Elasticsearch-52-phrase match搜索及原理

近似匹配

假设现在有两个document,他们的content的值分别是:
java is my favourite programming language, and I also think spark is a very good big data system.
java spark are very related, because scala is spark’s programming language and scala is also based on jvm like java.

用一个match query去搜索java spark

{
    "match":{
        "content":"java spark"
    }
}

match query的话,只能搜索到包含java或者包含spark的document,但是不知道java和spark是不是离的很近

包含java或者包含spark的document都会被返回回来.我们其实并不知道哪个document中java和spark距离的比较近.
如果我们是希望搜索java和spark,中间没有任何其他的字符,那么这时候用match匹配做全文检索肯定就不行了.

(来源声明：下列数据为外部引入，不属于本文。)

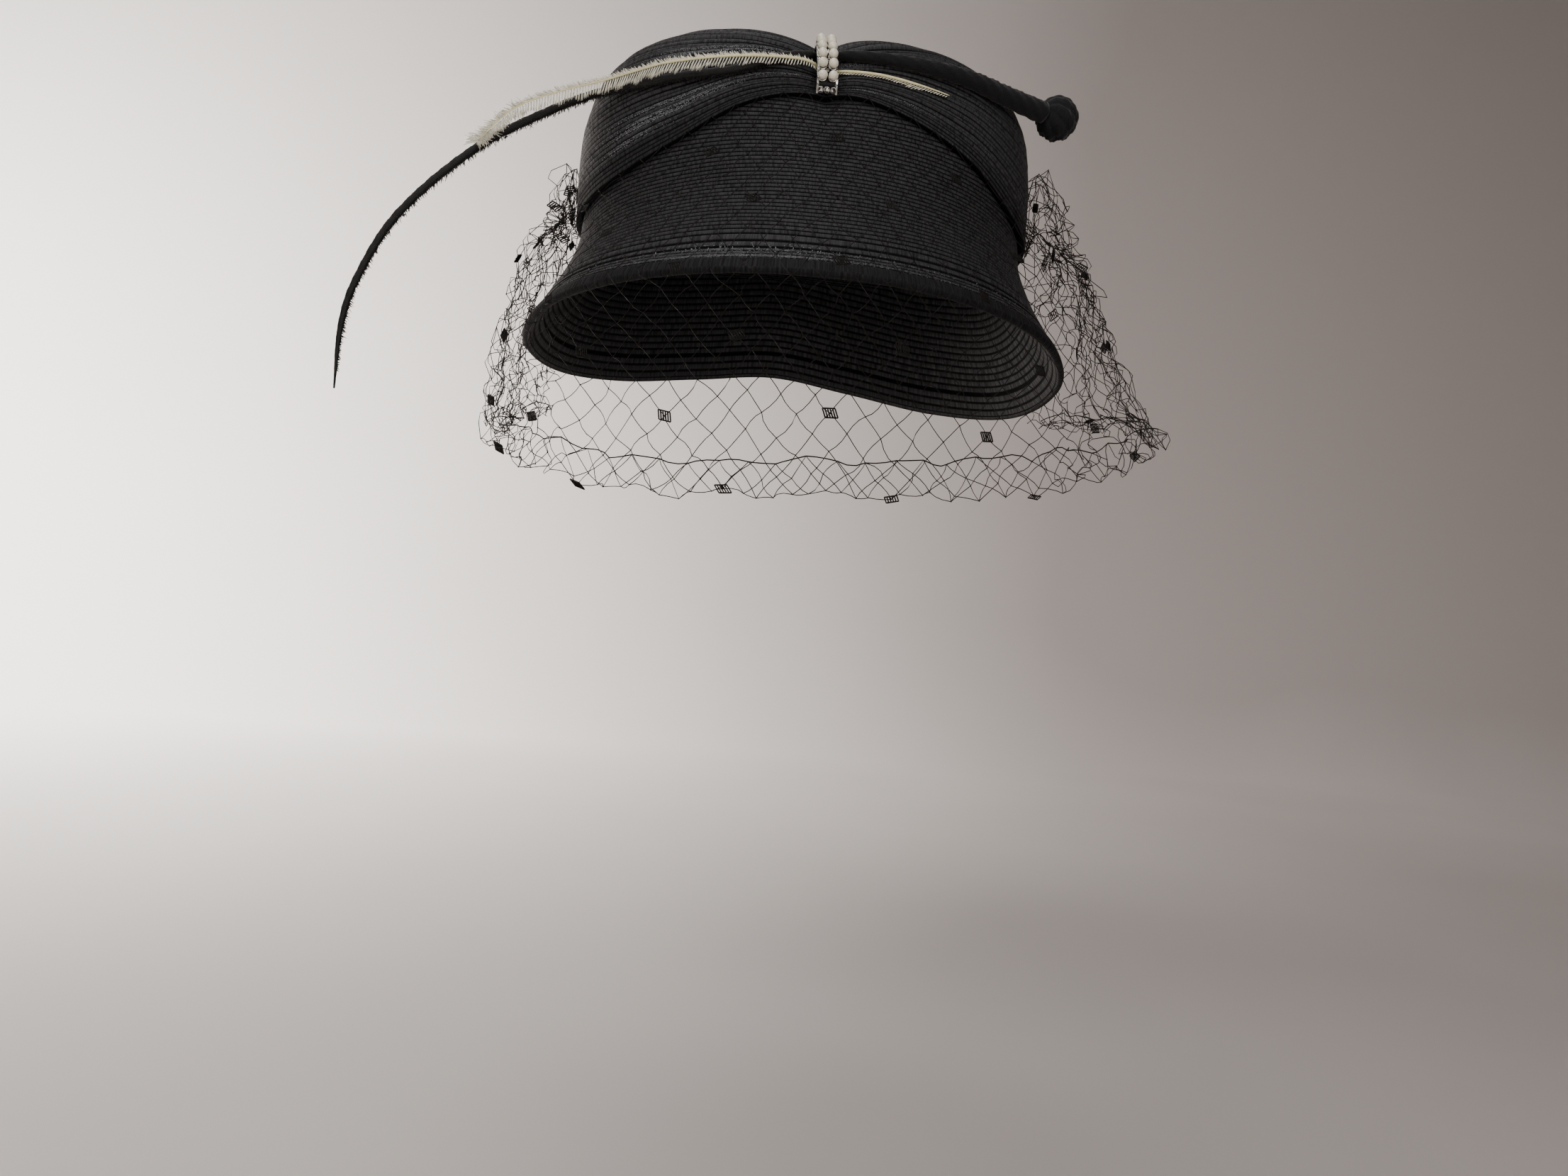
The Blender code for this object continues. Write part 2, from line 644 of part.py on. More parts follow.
def clasp_bed(share):
    """Place under the clasp's middle, level with the crown under its two edges, and the way out."""
    middle = crown_at_share(0, share)
    out = facing(crown_at_share, 0, share, span=0.02)
    edge = math.degrees(CLASP_WIDTH / 2 / CROWN_FRONT)
    rise = max((crown_at_share(a, share) - middle).dot(out) for a in (-edge, 0, edge))
    return middle + rise * out, out


def clasp_path():
    """Underside of the clasp's strip: its feet meet the crown, and its middle bridges the quill."""
    length = crown_section(0)[2][-1]
    points = []
    for t in np.linspace(0, 1, 15):
        middle, out = clasp_bed((CLASP_FOOT + t * CLASP_LENGTH) / length)
        lift = 2 * FIT_GAP + CLASP_RISE * math.sin(math.pi * t) ** 0.45
        points.append(middle + lift * out)
    return np.array(points)


def clasp_frame(along):
    """Place on top of the clasp's strip at a length from its lower end, and its directions."""
    path = clasp_path()
    steps = np.linalg.norm(np.diff(path, axis=0), axis=1)
    length = np.concatenate([[0], np.cumsum(steps)])

    def at(s):
        return np.array([np.interp(s, length, path[:, k]) for k in range(3)])

    ahead = unit(at(along + CLASP_STRIP) - at(along - CLASP_STRIP))
    out = np.cross(ACROSS, ahead)
    return at(along) + out * CLASP_STRIP, ACROSS, ahead, out


def build_clasp(material):
    """Plain strip; its underside follows the clasp's path."""
    path = clasp_path()
    half = ACROSS * CLASP_WIDTH / 2
    rings = []
    for k, place in enumerate(path):
        ahead = unit(path[min(k + 1, len(path) - 1)] - path[max(k - 1, 0)])
        top = place + np.cross(ACROSS, ahead) * CLASP_STRIP
        rings.append([place - half, place + half, top + half, top - half])
    return add_body("clasp_bar", loft(rings), material)


def pearl_start():
    return END_STONE_SIZE + 0.75 * PEARL_PITCH


def build_pearls(material):
    for row in range(PEARL_ROWS):
        place, side, _, out = clasp_frame(pearl_start() + row * PEARL_PITCH)
        for n, sign in enumerate((-1, 1)):
            ball = bmesh.new()
            bmesh.ops.create_uvsphere(ball, u_segments=10, v_segments=6, radius=PEARL_SIZE / 2)
            middle = place + side * sign * PEARL_SPREAD / 2 + out * (PEARL_SIZE / 2 + FIT_GAP)
            bmesh.ops.translate(ball, verts=ball.verts, vec=middle)
            add_body(f"pearl_{row + 1}_{'left' if n == 0 else 'right'}", ball, material, 60)


def build_stone(name, place, side, ahead, out, size, material):
    """Round cut stone: point, girdle, eight crown facets and a table."""
    radius = size / 2
    levels = ((0.42, 0.95), (0.50, 0.95), (0.72, 0.58))
    rings = []
    for height, width in levels:
        ring = []
        for k in range(8):
            a = math.radians(45 * k + 22.5)
            spoke = math.cos(a) * side + math.sin(a) * ahead
            ring.append(place + out * (FIT_GAP + height * size) + spoke * radius * width)
        rings.append(ring)
    return add_body(name, loft(rings, first=place + out * FIT_GAP), material, 5)


def build_stones(material):
    for row in range(PEARL_ROWS - 1):
        frame = clasp_frame(pearl_start() + (row + 0.5) * PEARL_PITCH)
        build_stone(f"stone_{row + 1}", *frame, STONE_SIZE, material)
    place, side, ahead, out = clasp_frame(0.75 * END_STONE_SIZE)
    for k in range(END_STONES):
        offset = (k - (END_STONES - 1) / 2) * (END_STONE_SIZE + FIT_GAP)
        build_stone(f"end_stone_{k + 1}", place + side * offset, side, ahead, out,
                    END_STONE_SIZE, material)


def main():
    for leftover in list(bpy.data.objects):
        bpy.data.objects.remove(leftover)
    straw = principled("black_straw", (0.012, 0.012, 0.013), 0.42)
    build_crown(straw)
    build_brim(straw)
    build_veil(principled("black_net", (0.02, 0.017, 0.016), 0.6))
    build_quill(principled("black_quill", (0.01, 0.01, 0.01), 0.7))
    build_bobble(principled("black_velvet", (0.006, 0.006, 0.007), 0.95))
    build_feather(principled("ivory_feather", (0.80, 0.76, 0.61), 0.75))
    build_clasp(principled("silver_setting", (0.75, 0.75, 0.74), 0.25, 1.0))
    build_pearls(principled("pearl", (0.86, 0.83, 0.74), 0.22))
    build_stones(principled("clear_stone", (0.85, 0.87, 0.88), 0.05))


main()
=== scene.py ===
"""Looks of the draped straw hat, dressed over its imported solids.

Metres, +Z up. The origin is the middle of the head opening and the front of the hat faces -Y.
Angles go round the head from the front, positive towards +X.
"""

import math
from functools import lru_cache

import bmesh
import bpy
import numpy as np
from mathutils import Matrix, Vector


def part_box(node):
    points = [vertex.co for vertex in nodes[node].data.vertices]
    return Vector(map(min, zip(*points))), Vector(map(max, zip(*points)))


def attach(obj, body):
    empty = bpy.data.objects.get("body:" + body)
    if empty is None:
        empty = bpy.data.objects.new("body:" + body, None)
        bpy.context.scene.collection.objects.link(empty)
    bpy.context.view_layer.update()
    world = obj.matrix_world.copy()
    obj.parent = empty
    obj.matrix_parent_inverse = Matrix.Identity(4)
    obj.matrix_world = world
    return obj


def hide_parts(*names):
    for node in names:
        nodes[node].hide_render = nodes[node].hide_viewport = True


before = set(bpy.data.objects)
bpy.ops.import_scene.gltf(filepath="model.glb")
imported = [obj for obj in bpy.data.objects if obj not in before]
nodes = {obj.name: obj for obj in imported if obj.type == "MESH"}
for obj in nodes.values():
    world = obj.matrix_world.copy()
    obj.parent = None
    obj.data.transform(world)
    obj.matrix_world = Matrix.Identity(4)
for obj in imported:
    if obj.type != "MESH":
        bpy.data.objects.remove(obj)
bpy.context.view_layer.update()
MM = 0.001
rng = np.random.default_rng(11)


def named_rows(names, *rows):
    """Rows of a table, each with its values by column name."""
    return [dict(zip(names.split(), row)) for row in rows]


# Sizes and tables that the solids follow
STRAW_WALL = 2.0 * MM
FIT_GAP = 0.3 * MM
CROWN_HALF_WIDTH = 90 * MM
CROWN_FRONT = 75 * MM
CROWN_BACK = 98 * MM
CROWN_RISE = 69 * MM
PLAN_SQUARENESS = 2.35
SECTION_SQUARENESS = 3.9
VALLEY_DEPTH = 10 * MM
VALLEY_REACH = 48 * MM
VALLEY_LEFT = 17 * MM
VALLEY_RIGHT = 12 * MM
VALLEY_FLOOR = 20 * MM
VALLEY_CREST = 55 * MM
BRIM_HALF_WIDTH = 108 * MM
BRIM_FRONT = 97 * MM
BRIM_BACK = 106 * MM
FLAP_DROP = 60 * MM
BRIM_TUCK = 8 * MM
RIM_WALL = 3.0 * MM
HEM_WIDTH = 10 * MM
VEIL_DROP = 115 * MM
VEIL_SWELL = 42 * MM
VEIL_PUFF = 42 * MM
VEIL_TUCK = 14 * MM
VEIL_CLEARANCE = 3.0 * MM
VEIL_HALF_ANGLE = 118
QUILL_GIRTH = 3.6 * MM
QUILL_SPAN = 82 * MM
QUILL_DROP = 80 * MM
QUILL_FORWARD = 43 * MM
STEM_GIRTH = 8.0 * MM
BOBBLE_WIDTH = 17 * MM
BOBBLE_LENGTH = 15 * MM
BOBBLE_LOBES = 8
BOBBLE_OUT = 92 * MM
BOBBLE_FORWARD = 42 * MM
BOBBLE_HEIGHT = 44.5 * MM
FEATHER_FACE = (-0.35, -0.93, 0.10)
FEATHER_WIDTH = 7.0 * MM
FEATHER_THICKNESS = 1.3 * MM
FEATHER_SPAN = 34 * MM
FEATHER_FORWARD = 49 * MM
CLASP_WIDTH = 7.4 * MM
CLASP_STRIP = 1.0 * MM
CLASP_LENGTH = 28.5 * MM
CLASP_RISE = 4.7 * MM
CLASP_FOOT = 1.0 * MM
PEARL_SIZE = 3.5 * MM
PEARL_PITCH = 4.1 * MM
PEARL_SPREAD = 3.8 * MM
PEARL_ROWS = 6
END_STONE_SIZE = 2.0 * MM
END_STONES = 3
SECTION_STEPS = 240
ACROSS = np.array([1.0, 0.0, 0.0])

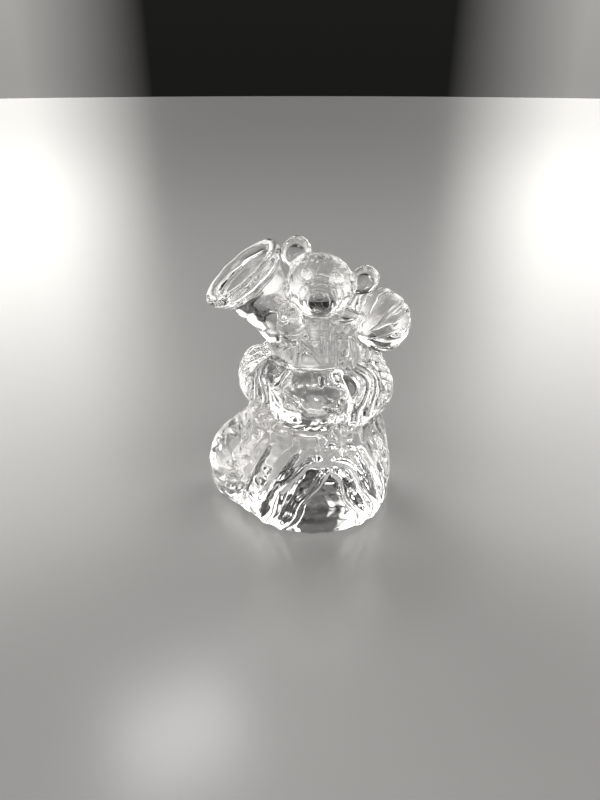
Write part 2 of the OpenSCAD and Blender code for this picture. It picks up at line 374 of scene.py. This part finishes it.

如果说我们要尽量让java和spark离的很近的document优先返回,要给他一个更高的relevance score,这就涉及到了proximity match 近似匹配.

如果现在有两个需求:

java spark,要连在一起,中间没有任何字符
java spark,不需要连在一起,但是这两个单词靠的越近,doc的分数越高,排名越靠前

要实现上面两个需求,用match做全文检索是搞不定的. 必须得用proximity match,近似匹配

phrase match(短语匹配),proximity match(近似匹配)
本文主要说的是 phrase match,就是仅仅搜索出java和spark靠在一起的那些doc,比如有个doc,是java use’d spark这样是不行的,必须是比如java spark are very good friends,是可以搜索出来的.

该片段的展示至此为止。